-- begin --

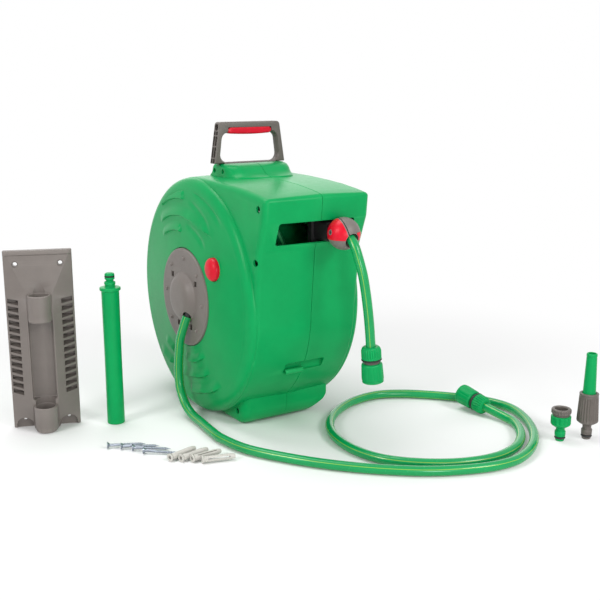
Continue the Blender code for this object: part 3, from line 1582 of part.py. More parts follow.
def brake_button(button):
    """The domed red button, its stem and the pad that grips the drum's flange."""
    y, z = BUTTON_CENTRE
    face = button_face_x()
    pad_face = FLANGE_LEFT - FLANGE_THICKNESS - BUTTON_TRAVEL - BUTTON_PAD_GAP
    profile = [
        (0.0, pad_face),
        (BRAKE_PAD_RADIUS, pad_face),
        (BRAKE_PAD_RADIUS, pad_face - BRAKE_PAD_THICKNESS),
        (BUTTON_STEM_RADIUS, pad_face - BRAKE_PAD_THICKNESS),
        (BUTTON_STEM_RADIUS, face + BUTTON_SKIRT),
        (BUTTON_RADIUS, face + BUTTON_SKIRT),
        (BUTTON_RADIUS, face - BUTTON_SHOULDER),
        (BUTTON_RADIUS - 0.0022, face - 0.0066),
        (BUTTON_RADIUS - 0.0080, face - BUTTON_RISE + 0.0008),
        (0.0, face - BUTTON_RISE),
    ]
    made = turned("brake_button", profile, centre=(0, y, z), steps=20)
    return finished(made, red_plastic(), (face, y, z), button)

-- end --

_WHAT IS REQUIRED_.
Copy out the whole listing, exactly as written.

_RESULT OF THIS TASK_.
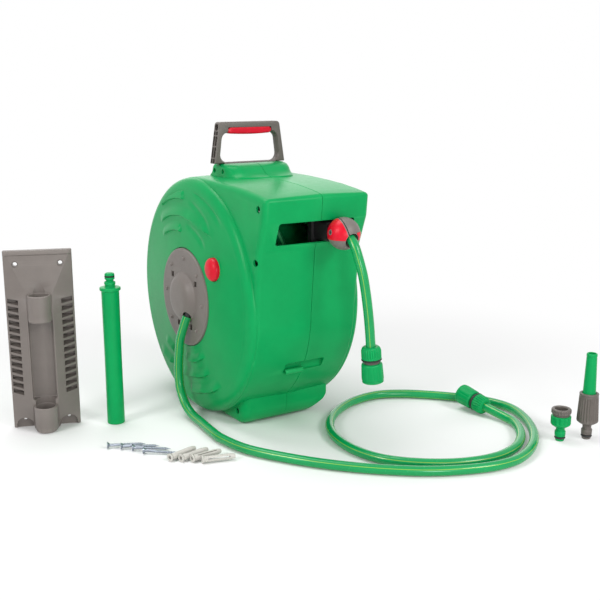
Continue the Blender code for this object: part 3, from line 1582 of part.py. More parts follow.
def brake_button(button):
    """The domed red button, its stem and the pad that grips the drum's flange."""
    y, z = BUTTON_CENTRE
    face = button_face_x()
    pad_face = FLANGE_LEFT - FLANGE_THICKNESS - BUTTON_TRAVEL - BUTTON_PAD_GAP
    profile = [
        (0.0, pad_face),
        (BRAKE_PAD_RADIUS, pad_face),
        (BRAKE_PAD_RADIUS, pad_face - BRAKE_PAD_THICKNESS),
        (BUTTON_STEM_RADIUS, pad_face - BRAKE_PAD_THICKNESS),
        (BUTTON_STEM_RADIUS, face + BUTTON_SKIRT),
        (BUTTON_RADIUS, face + BUTTON_SKIRT),
        (BUTTON_RADIUS, face - BUTTON_SHOULDER),
        (BUTTON_RADIUS - 0.0022, face - 0.0066),
        (BUTTON_RADIUS - 0.0080, face - BUTTON_RISE + 0.0008),
        (0.0, face - BUTTON_RISE),
    ]
    made = turned("brake_button", profile, centre=(0, y, z), steps=20)
    return finished(made, red_plastic(), (face, y, z), button)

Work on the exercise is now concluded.